As technical obstacles diminish, they can actually help the business case by expanding the realm of possibilities. For example, accurate location determination techniques can create opportunities for location-based advertising.
Business management needs to be aware of both the drivers and the barriers to adoption of mobile business so that informed decisions can be made. Acting too early or too late can have significant consequences. An entry into mobile business that is premature or incorrectly targeted can distract scarce resources within the enterprise without achieving significant results. An entry that is too late can be even more dire and lead to lost revenues, lost productivity, lost competitive advantage, and even lost customers.
The major business challenge for mobile business is simply the business case. On a macro scale such as the creation of an entirely new business, the following standard questions may apply: Can a business make money by using this model? What is the nature of the product or service being offered? Who are the customers and how will they benefit from this product or service? What is the point of pain that is being removed? What is the size of the market and the differentiation from the competition? What is the pricing strategy and how will the service be delivered? What channels will be used to promote the product or service? What should the branding strategy be? Are end users ready for this service? These are all fairly classic questions for any business. They apply equally to the M-Business arena because the market still has to be created and moved from early adopter status to the mainstream. Often, in addition to a compelling value proposition around M-Business, one still needs to educate and influence consumer and enterprise behavior in order to drive adoption. The new way of doing business needs to be compelling enough and simple enough in order to change user behavior.
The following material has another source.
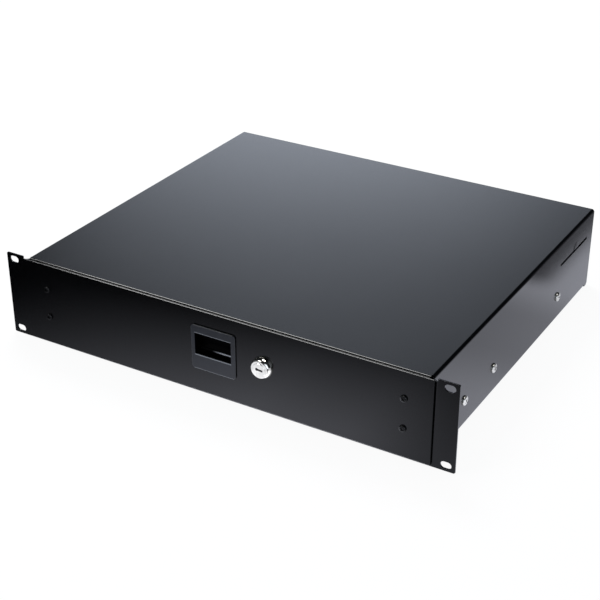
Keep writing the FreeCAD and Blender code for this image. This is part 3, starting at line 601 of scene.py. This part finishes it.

On a smaller scale, such as a new business initiative within an enterprise, the following questions may apply: Will end-users accept the technology and process change? Will it provide enhanced customer service or improved employee productivity? How will this be measured? How will end users transition from prior processes into this new process? What is the return on investment? What is the learning curve for end-users? What training is required? What support services are required? What service level agreements need to be in place? How critical is this new application to the business?
The case studies in the industry examples chapter of this book will serve to illustrate how some of the enterprise early adopters have answered these questions and have achieved true business benefit and return on investment.
The technical barriers to adoption of wireless technologies are numerous. They include diverse standards for applications and networks, spotty coverage, low bandwidth, perceived lack of security, diversity of devices, slow response times, primitive user interfaces, and numerous other factors.
In a December 2000 survey of 101 IT and business managers, Internet Week found the following distribution of wireless Internet concerns (see Table 2-2).
|Table 2-2 Wireless Internet IT Concerns. Source: Internet Week.|
|2||Lack of Reliable Standards||69%|
|3||Lack of Web or Enterprise Integration Products||61%|
|5||High Costs of Technology||49%|
|6||Quality of Technology||44%|
The concerns are similar to those of the wired Internet about four years ago. Typical concerns back then included the primitive graphical user interface of the Web browser versus the richer user interface of client/server applications, the lack of security, and the low bandwidth. Enterprises were not convinced that the Internet technologies were robust enough for their critical applications. In fact, I remember many meetings with enterprise clients as a consultant where the stakeholders questioned the need for applications such as extranets and quite rightfully asked about the return on investment. Since ROI calculations had not been extensively developed in those early days, we tended to talk about the soft benefits of enhanced customer satisfaction and improved communications.
Moving back to the present day, as the industry continues to evolve, innovative technology companies and wireless carriers are providing solutions to these technology obstacles—thus helping to drive adoption. What is clear is that the enterprise cannot afford to wait. Mobile business strategies should be crafted today in order to target quick wins and to drive the process change within the enterprise toward mobile business.
Even with a lack of reliable standards, inadequate bandwidth, incomplete coverage, and a wealth of devices and software on the market, it is possible to design and implement highly effective applications within the enterprise that provide a good return on investment. Applications can be implemented that support multiple devices, multiple carrier networks, and can handle incomplete coverage by offering online and offline capabilities. Typically, during offline usage where the carrier network cannot be accessed, the applications use the onboard database of the device and store data for later synchronization when the wireless network becomes available or when a standard dial-up connection or cradle connection is available.